The Food and Drug Administration has approved humanitarian use of Medtronic's experimental deep brain stimulation device to treat severe obsessive-compulsive disorder.

It is the first approval for deep brain stimulation for a psychiatric condition. The technique is being studied for a variety of neurologic and psychiatric disorders, including treatment-refractory depression and Tourette syndrome.

Under the special Humanitarian Device Exemption (HDE) approval, Medtronic can market its device, Reclaim DBS Therapy, for obsessive-compulsive disorder (OCD). But the company will likely not pursue any marketing since it has not proved effectiveness, Mark Rise, Ph.D., a distinguished scientist in Medtronic's neuromodulation division, said in an interview. Also, under FDA rules, Medtronic can recover only the cost of research, development, fabrication, and distribution for Reclaim.

Medtronic will not pursue further development of Reclaim for OCD and is not sponsoring any studies in that condition. Instead, it will pursue the indication of treatment-resistant depression for the device, Dr. Rise said.

To gain HDE approval, a device must be intended to treat or diagnose a condition affecting fewer than 4,000 people per year in the United States. (Reclaim for OCD is currently intended to treat severe OCD patients for whom medication and psychotherapy is not working.) Also, a manufacturer has only to “demonstrate the safety and probable benefit” for a device to receive approval.
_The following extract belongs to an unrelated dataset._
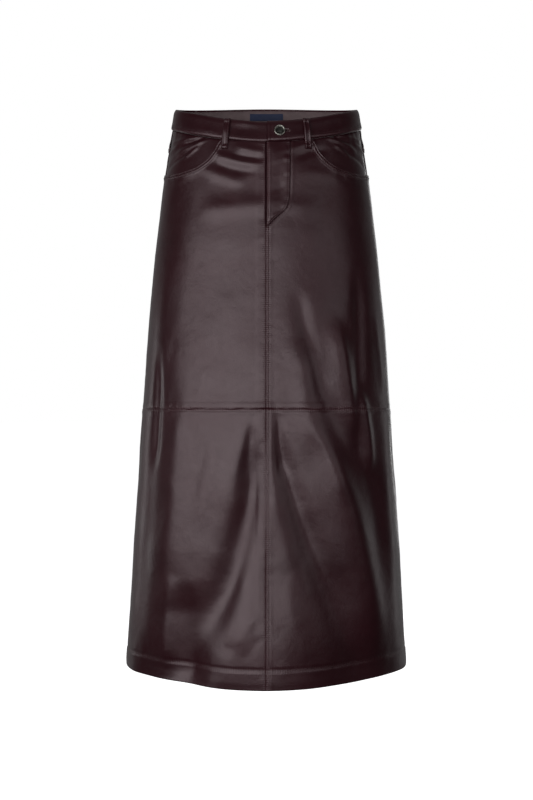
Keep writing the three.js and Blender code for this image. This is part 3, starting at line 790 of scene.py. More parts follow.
def thread_finish():
    """Twisted thread."""
    found = bpy.data.materials.get("sewing_thread")
    if found:
        return found
    colour = tuple(bpy.context.scene.skirt_colours.thread)
    material, tree, shader = new_finish("sewing_thread", 0.5, Sheen_Weight=0.2, Sheen_Roughness=0.4)
    where = node(tree, "ShaderNodeTexCoord").outputs["Object"]
    strand = noise_of(tree, where, 3500.0, 2.0)
    patch = noise_of(tree, where, 40.0, 2.0)
    tree.links.new(tone(tree, patch, shaded(colour, 0.8), shaded(colour, 1.2)), shader.inputs["Base Color"])
    tree.links.new(bump(tree, strand, 0.0001, 0.7), shader.inputs["Normal"])
    return material


def metal_finish():
    """Dark plated metal, brighter where the rim is rubbed."""
    found = bpy.data.materials.get("gunmetal")
    if found:
        return found
    colour = tuple(bpy.context.scene.skirt_colours.metal)
    material, tree, shader = new_finish("gunmetal", 0.3, Metallic=1.0)
    where = node(tree, "ShaderNodeTexCoord").outputs["Object"]
    rubbed = node(tree, "ShaderNodeAttribute", attribute_name="rubbed").outputs["Fac"]
    smudge = noise_of(tree, where, 350.0, 4.0, 0.5)
    drawn_out = node(tree, "ShaderNodeMapping", {"Vector": where, "Scale": (1, 1, 14)}).outputs[0]
    scratch = noise_of(tree, drawn_out, 900.0, 2.0)
    base = tone(tree, smudge, shaded(colour, 0.75), shaded(colour, 1.3))
    tree.links.new(blend(tree, rubbed, base, (*BARE_METAL, 1)), shader.inputs["Base Color"])
    rough = math_node(tree, "ADD", in_range(tree, smudge, 0.24, 0.36, 0.3, 0.7),
                      in_range(tree, scratch, -0.03, 0.05, 0.3, 0.7))
    tree.links.new(rough, shader.inputs["Roughness"])
    tree.links.new(bump(tree, scratch, 0.00002, 0.6), shader.inputs["Normal"])
    return material


# Cloth pieces

def between_seams(low, high, share, side, z):
    """Angles of a panel whose edges keep half a gap inside the two seams beside it."""
    start = low + degrees_for(SEWN_GAP / 2, side * low + 0 * z, z)
    end = high - degrees_for(SEWN_GAP / 2, side * high + 0 * z, z)
    return side * mix(start, end, share)


def panel(name, angle, z, run, out, mouth):
    """One piece of leather over rows and columns of angles and heights."""
    push, pull = relief(angle, z, mouth)
    points = off(angle, z, push + out)
    uv = np.stack([angle * MM_PER_DEGREE, run], axis=-1)
    piece = grid_object(name, points, uv, pull)
    give_wall(piece, bpy.context.scene.skirt_sizes.leather_wall)
    place_piece(piece, "leather", [leather_finish(), backing_finish()], name)
    return piece


def grid_of(columns, rows):
    return np.meshgrid(columns, rows)


def front_upper(side, word, cell):
    u, v = grid_of(graded(265, cell, 0.4), graded(400, cell * 1.3, 0.5, 1.08))
    first = 90 * u
    opened = np.where(first > POCKET_MOUTH[0, 0], between(POCKET_MOUTH, 1, first), 0)
    top = waist_seam(first) - np.maximum(SEAM_GAP, opened)
    z = mix(top, THIGH_SEAM + SEWN_GAP / 2, v)
    angle = between_seams(0, 90, u, side, z)
    piece = panel(f"front_upper_{word}", angle, z, z, 0, side)


def back_upper(side, word, cell):
    u, v = grid_of(graded(270, cell, 0.8), graded(370, cell * 1.3, 0.8))
    guess = mix(90, 180, u)
    top = waist_seam(guess) - yoke_depth(guess) + YOKE_LAP
    z = mix(top, THIGH_SEAM + SEWN_GAP / 2, v)
    angle = between_seams(90, 180, u, side, z)
    piece = panel(f"back_upper_{word}", angle, z, z, 0, 0)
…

“Deep brain stimulation using the Reclaim system may provide some relief to certain patients with severe obsessive-compulsive disorder who have not responded to conventional therapy,” said Dr. Daniel Schultz, director of FDA's Center for Devices and Radiological Health. It is not a cure, however. “Individual results will vary and patients implanted with the device are likely to continue to have some mild to moderate impairment in functioning.

The agency approved Reclaim after reviewing data on 26 patients with treatment-resistant OCD. The most recent update of data on those patients was presented at the American Association of Neurological Surgeons annual meeting in April 2008.

According to the FDA, on average, patients had a 40% reduction in symptoms after 12 months of therapy.